In 1994, NASA’s Compton Gamma Ray Observatory, which was built to monitor powerful flashes of light occurring in distant galaxies called gamma-ray bursts, noticed a few high-energy eruptions coming from Earth’s atmosphere. Nobody has since been able to give a full explanation for why our planet should produce events similar to some of the most powerful phenomena in the cosmos.
Though lightning had been suspected to play a role, the thundercloud energies observed in previous experiments were not great enough to explain the terrestrial gamma-ray flashes. (Find out how thunderstorms can shoot antimatter into space.)
Now, GRAPES-3’s gigavolt measurements are the first to suggest that such storms contain enough power to produce this enigmatic effect. Gupta says the team would like to include a gamma-ray detector in their instruments in future to help solidify the connection. They would also like to study how quickly the voltage in a thunderstorm is dissipated through lightning strikes.

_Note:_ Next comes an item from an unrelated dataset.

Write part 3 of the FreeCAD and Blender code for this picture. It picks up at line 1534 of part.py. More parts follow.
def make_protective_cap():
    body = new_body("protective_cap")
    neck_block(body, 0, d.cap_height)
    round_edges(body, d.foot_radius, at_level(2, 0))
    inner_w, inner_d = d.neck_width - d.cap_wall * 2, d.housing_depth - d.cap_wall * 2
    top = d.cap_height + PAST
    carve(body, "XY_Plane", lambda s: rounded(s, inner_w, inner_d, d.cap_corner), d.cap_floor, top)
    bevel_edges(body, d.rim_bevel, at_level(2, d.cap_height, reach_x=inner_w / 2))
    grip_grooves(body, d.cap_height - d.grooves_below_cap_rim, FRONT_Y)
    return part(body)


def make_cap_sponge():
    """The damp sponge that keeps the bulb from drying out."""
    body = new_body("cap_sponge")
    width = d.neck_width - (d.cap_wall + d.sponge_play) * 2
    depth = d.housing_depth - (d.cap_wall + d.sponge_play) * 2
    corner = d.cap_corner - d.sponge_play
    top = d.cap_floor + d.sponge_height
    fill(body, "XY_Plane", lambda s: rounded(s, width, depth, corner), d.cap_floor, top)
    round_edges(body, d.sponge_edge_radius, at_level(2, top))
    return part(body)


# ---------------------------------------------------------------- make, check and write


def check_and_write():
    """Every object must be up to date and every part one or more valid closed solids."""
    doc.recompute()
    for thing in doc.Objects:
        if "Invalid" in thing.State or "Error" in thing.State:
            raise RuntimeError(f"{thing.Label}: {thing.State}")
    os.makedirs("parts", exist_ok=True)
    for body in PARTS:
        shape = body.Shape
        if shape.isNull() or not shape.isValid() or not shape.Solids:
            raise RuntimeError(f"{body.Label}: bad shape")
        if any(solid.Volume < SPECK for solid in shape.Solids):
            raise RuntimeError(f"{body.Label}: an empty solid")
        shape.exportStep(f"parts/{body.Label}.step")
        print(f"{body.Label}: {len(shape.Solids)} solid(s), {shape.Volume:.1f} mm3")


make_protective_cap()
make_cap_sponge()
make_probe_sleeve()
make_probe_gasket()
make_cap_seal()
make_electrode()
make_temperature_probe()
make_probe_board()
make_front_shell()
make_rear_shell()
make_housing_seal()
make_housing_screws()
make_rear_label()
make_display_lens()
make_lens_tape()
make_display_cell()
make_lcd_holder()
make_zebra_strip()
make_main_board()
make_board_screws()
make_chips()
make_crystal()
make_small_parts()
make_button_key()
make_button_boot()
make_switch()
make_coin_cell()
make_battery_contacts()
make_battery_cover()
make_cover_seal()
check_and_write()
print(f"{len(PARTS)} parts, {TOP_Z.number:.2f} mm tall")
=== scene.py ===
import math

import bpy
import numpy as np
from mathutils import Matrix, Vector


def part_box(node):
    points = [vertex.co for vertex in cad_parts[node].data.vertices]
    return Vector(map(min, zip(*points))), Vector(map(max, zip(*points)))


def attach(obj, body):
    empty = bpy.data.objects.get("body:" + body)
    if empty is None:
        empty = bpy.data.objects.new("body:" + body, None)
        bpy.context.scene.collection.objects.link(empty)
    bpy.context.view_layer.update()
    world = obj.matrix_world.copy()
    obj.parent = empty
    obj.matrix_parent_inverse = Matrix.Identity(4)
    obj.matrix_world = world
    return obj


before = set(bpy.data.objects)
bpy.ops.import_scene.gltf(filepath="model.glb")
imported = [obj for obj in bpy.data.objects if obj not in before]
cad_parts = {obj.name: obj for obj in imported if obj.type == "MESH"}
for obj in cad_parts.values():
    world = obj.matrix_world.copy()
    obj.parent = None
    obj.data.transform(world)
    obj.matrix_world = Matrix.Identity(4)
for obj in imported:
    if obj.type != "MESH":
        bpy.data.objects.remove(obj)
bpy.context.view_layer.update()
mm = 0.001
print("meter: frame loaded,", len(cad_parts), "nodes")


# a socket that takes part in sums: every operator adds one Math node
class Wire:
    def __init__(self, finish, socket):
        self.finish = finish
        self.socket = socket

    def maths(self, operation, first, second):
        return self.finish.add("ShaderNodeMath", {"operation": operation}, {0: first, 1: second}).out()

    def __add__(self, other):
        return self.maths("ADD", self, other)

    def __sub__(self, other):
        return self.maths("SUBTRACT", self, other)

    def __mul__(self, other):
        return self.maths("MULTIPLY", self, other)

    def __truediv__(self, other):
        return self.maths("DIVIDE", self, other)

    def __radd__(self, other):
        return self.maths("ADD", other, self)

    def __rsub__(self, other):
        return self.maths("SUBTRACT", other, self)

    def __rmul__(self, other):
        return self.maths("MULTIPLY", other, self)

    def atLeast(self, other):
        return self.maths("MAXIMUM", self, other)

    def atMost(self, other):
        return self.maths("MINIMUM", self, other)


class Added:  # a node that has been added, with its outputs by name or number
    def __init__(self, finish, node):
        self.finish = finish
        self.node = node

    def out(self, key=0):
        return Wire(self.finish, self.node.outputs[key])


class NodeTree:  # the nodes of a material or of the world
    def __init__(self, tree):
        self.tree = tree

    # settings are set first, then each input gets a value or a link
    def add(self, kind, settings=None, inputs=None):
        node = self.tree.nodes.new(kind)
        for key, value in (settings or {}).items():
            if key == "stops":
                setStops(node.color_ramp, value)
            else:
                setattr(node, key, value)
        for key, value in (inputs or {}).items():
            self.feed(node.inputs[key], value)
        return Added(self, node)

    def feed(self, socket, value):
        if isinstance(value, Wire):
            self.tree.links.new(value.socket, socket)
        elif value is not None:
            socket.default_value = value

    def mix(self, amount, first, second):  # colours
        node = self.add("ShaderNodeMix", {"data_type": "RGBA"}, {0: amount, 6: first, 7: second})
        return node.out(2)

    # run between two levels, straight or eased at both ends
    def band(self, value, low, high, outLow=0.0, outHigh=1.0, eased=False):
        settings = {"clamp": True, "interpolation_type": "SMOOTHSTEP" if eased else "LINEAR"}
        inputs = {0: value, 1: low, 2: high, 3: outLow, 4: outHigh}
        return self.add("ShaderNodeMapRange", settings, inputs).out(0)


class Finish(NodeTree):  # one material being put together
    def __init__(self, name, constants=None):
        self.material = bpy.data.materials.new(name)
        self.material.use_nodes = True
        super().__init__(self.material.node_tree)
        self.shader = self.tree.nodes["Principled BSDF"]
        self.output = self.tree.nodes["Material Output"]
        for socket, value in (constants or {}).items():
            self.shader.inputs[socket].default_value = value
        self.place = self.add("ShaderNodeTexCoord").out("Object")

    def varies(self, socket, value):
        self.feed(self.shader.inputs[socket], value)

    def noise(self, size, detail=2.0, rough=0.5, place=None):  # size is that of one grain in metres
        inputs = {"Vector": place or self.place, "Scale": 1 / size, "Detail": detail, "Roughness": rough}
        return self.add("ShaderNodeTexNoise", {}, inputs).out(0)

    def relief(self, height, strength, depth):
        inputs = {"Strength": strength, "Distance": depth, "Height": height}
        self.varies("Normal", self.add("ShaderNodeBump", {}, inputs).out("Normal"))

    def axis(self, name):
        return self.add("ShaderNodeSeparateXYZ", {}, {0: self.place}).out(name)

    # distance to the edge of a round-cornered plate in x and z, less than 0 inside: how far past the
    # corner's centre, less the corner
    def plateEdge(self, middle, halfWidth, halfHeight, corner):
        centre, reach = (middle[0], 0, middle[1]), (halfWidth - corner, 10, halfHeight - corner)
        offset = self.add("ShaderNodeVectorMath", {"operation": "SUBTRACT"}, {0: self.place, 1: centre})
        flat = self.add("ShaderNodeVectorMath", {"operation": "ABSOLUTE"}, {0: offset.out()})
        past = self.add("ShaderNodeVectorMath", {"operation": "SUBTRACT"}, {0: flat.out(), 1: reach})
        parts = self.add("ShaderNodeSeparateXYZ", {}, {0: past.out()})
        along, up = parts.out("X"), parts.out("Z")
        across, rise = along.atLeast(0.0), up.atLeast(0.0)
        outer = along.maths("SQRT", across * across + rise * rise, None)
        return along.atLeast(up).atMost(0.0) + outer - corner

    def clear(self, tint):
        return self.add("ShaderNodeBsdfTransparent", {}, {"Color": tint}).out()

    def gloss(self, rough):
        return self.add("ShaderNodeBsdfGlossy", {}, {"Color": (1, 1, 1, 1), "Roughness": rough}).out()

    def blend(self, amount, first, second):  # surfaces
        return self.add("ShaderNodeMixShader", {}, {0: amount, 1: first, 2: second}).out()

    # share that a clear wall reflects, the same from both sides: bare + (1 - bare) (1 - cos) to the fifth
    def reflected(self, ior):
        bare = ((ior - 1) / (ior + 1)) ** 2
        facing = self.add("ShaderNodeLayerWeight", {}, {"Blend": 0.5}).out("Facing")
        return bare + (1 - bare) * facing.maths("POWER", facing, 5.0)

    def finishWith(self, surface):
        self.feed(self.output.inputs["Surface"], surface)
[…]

“We want to look for the discharge,” he says. “Because that’s what causes most of the damage.”
For now, the existing measurements have already impressed other researchers.
“It’s an application that nobody has thought of before,” says Michael Cherry, who studies high-energy cosmic rays and gamma rays at Louisiana State University in Baton Rouge and was not involved in the recent work.

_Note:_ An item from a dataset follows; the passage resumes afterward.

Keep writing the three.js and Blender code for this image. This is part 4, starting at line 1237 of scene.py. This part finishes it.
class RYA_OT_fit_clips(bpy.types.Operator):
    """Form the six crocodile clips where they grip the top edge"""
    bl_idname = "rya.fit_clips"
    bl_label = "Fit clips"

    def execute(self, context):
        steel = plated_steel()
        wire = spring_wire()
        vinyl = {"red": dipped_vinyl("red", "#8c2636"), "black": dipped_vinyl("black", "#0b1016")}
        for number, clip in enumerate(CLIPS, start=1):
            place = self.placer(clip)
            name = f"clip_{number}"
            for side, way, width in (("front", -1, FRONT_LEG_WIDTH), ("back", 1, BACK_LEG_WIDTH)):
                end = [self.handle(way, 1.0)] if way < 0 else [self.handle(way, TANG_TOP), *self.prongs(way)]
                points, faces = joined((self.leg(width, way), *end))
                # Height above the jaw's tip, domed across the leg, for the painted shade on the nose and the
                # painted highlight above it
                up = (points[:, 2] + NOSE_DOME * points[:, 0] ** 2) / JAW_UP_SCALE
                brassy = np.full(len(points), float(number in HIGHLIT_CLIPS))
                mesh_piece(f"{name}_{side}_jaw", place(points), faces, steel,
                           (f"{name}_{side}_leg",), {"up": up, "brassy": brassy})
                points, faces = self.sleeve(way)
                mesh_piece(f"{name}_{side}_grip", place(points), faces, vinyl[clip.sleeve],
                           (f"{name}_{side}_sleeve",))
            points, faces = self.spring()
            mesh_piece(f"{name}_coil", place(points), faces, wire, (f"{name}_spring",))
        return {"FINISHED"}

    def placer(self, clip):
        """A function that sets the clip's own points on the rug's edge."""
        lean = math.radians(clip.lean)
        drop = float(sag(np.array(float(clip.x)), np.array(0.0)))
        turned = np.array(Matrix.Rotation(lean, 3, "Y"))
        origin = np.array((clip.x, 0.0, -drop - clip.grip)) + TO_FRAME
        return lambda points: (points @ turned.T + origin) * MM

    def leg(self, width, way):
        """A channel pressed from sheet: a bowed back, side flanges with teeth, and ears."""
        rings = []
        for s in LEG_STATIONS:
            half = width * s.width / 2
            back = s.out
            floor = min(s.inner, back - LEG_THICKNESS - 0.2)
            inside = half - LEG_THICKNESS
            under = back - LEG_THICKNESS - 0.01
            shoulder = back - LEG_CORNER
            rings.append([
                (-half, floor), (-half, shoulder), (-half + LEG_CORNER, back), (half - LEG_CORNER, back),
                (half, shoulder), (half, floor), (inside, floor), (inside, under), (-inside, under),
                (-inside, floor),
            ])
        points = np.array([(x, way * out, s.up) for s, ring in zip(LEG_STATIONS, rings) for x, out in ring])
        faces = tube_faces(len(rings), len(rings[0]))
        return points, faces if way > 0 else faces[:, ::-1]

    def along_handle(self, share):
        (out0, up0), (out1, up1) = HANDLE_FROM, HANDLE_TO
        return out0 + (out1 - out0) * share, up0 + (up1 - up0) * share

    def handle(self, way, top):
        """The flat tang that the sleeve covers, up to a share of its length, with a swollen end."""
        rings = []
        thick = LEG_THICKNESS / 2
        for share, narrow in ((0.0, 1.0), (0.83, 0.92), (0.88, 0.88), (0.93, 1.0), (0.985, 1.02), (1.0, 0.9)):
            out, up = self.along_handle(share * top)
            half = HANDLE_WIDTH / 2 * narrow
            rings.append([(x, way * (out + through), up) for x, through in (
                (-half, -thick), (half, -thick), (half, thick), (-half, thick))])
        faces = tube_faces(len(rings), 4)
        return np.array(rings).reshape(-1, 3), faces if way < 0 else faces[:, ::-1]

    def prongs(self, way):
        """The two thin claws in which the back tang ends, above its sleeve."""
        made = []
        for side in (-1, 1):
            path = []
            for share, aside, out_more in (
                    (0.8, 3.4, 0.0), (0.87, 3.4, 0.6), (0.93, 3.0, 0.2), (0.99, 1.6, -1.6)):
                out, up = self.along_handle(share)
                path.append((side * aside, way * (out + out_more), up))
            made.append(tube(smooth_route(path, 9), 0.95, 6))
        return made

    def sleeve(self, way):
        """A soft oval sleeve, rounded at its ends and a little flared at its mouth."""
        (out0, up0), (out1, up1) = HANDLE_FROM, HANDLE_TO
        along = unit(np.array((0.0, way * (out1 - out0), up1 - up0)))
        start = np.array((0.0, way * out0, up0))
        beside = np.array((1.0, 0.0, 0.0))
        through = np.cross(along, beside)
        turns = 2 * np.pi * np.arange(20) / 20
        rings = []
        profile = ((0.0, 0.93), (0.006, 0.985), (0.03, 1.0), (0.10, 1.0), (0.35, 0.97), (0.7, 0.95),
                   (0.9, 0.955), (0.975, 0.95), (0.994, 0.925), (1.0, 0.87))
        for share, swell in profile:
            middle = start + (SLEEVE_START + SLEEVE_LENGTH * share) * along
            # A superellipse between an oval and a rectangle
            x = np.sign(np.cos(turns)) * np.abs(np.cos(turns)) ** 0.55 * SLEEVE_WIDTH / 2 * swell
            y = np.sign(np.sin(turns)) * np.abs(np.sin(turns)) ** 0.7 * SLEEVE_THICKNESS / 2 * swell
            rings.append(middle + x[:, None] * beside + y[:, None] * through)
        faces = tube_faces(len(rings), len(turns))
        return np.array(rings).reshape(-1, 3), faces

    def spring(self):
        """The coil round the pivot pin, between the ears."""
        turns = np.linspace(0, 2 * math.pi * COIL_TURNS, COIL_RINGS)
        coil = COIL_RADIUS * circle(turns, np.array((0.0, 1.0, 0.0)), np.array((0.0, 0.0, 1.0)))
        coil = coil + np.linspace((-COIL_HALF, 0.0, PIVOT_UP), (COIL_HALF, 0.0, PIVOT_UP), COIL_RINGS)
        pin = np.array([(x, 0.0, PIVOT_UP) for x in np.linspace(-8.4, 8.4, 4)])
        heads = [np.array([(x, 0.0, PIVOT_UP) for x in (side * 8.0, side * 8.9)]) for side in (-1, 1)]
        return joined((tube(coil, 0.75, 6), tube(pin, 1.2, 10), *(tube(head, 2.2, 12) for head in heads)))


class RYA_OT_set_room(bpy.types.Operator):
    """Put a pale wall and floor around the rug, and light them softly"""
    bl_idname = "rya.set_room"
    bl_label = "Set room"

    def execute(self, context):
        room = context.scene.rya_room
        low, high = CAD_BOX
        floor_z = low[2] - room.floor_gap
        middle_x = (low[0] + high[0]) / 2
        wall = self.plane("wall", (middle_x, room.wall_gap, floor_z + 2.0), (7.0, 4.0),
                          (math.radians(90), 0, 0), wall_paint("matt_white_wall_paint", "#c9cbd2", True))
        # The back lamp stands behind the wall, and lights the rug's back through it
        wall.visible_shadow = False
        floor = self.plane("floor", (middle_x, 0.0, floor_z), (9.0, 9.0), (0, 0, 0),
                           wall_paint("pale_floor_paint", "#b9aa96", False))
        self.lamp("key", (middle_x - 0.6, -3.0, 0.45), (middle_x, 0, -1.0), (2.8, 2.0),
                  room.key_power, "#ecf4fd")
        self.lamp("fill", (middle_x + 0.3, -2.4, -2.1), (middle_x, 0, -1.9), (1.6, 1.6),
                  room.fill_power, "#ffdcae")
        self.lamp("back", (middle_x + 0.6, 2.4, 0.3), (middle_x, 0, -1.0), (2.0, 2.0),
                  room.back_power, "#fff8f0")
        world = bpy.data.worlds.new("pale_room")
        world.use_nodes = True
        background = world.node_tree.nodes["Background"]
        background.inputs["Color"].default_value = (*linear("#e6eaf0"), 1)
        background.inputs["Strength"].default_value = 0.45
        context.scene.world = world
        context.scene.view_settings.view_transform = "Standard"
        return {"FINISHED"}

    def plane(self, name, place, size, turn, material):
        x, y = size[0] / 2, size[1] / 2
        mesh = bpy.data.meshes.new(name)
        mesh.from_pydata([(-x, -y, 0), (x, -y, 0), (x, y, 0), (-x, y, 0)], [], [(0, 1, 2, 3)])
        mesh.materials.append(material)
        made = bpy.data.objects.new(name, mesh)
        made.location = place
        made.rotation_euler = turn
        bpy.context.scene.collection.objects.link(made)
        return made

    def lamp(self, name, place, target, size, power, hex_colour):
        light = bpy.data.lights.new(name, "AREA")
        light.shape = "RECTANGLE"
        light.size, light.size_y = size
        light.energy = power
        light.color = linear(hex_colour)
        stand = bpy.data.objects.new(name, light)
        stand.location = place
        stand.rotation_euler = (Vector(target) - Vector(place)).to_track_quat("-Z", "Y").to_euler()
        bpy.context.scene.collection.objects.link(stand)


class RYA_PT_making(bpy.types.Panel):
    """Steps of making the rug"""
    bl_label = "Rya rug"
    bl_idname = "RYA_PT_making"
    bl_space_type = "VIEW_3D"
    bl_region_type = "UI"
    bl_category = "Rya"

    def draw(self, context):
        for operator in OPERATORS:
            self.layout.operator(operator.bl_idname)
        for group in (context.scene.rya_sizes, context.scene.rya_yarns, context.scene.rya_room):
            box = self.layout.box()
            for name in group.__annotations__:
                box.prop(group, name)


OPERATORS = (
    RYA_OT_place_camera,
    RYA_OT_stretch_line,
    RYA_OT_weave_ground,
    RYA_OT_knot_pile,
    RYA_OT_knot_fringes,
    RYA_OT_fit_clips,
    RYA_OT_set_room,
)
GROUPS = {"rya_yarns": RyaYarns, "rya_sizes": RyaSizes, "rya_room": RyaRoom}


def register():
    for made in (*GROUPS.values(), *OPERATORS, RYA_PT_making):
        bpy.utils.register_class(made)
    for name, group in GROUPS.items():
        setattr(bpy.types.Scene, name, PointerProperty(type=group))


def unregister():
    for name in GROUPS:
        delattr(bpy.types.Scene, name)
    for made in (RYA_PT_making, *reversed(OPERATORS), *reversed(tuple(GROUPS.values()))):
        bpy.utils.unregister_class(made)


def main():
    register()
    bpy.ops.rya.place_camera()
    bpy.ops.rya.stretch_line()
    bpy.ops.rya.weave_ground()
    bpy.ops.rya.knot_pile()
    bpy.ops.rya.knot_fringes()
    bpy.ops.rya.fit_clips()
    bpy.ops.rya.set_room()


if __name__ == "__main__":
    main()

Most researchers in the community would have previously been skeptical that ultra-powerful cosmic rays could be affected by comparatively mundane lightning, he adds. But the results suggest that lightning is one of the most powerful natural particle accelerators that Earth-bound physicists can access.
“These high-energy processes don’t have to be studied in an exotic source like a distant black hole or supernova,” Cherry says. “We can study them by looking up close and personal at nearby lightning.”